Trump accused of double standards
♦ Trump blocks release of Democrat's response to Republican's memo
♦ US Justice Department's No 3 official resigns
President Donald Trump is refusing to declassify a high-profile memo written by Democratic lawmakers about the Russia probe.
In a letter to the chair of the House Intelligence Committee Friday, White House counsel Don McGahn says the memo "contains numerous properly classified and especially sensitive passages."
The Democrats' memo aimed to counter a Republican-drafted one the president declassified and released.
FBI chief Christopher Wray and Deputy Attorney General Rod Rosenstein in a separate letter indicated that releasing this material would present concerns for the "protection of intelligence sources and methods, ongoing investigations and other similarly sensitive information."
House Democratic Minority Leader Nancy Pelosi called Trump's move to block the memo a "stunningly brazen attempt to cover up the truth about the Trump-Russia scandal from the American people."
"Clearly, the president has something to hide," she added.
However, Republican lawmaker Devin Nunes, chairman of the House Intelligence Committee and author of the previously released Republican memo, said it was "no surprise" the Department of Justice and FBI advised against publishing the Democratic memo.
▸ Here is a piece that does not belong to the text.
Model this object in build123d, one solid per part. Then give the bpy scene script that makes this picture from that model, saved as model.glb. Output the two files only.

"Intelligence Committee Republicans encourage the minority to accept the DOJ's recommendations and make the appropriate technical changes and redactions so that no sources and methods are disclosed and their memo can be declassified as soon as possible," he said in a statement.
The previously released Republican text alleges anti-Trump bias in the investigation of Russian meddling in the 2016 US election that brought Trump to power.
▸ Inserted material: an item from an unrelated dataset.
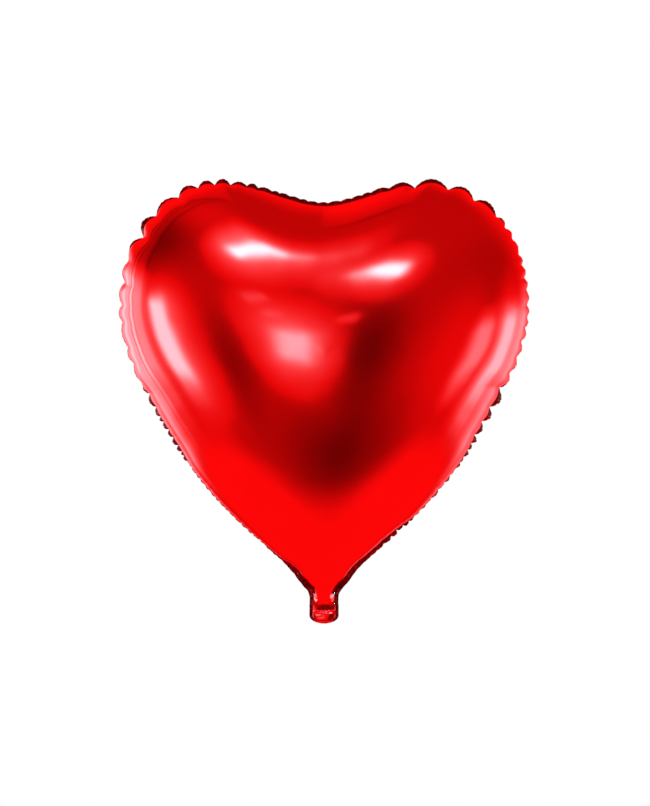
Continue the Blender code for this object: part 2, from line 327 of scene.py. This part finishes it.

The Justice Department and the FBI had also warned against releasing the Republican memo, saying it could jeopardize US intelligence collection methods. Trump authorized its release anyway.
Democrats on the intelligence committee complained the Republicans' four-page memo cherry-picked facts and explained events out of context and was thus not accurate.
They joined other Trump administration critics in calling the release of the Republican document an effort to undermine the investigation led by Special Counsel Robert Mueller.
On Friday, Adam Schiff, the top democrat on the House Intelligence Committee, accused the president of holding double standards in approving the release of the Republican memo, but blocking the Democratic one.
Meanwhile, the third-ranking official at the US Justice Department is resigning just nine months after taking the powerful position at the agency that Trump has been criticizing sharply.
Associate Attorney General Rachel Brand would have inherited oversight of a probe into possible Trump campaign links to Russian interference in the 2016 election if the president forced out the Justice Department's number two, Deputy Attorney General Rod Rosenstein.
Trump, frustrated by the Russian investigation, has reportedly considered firing Rosenstein, the only person empowered to dismiss Mueller.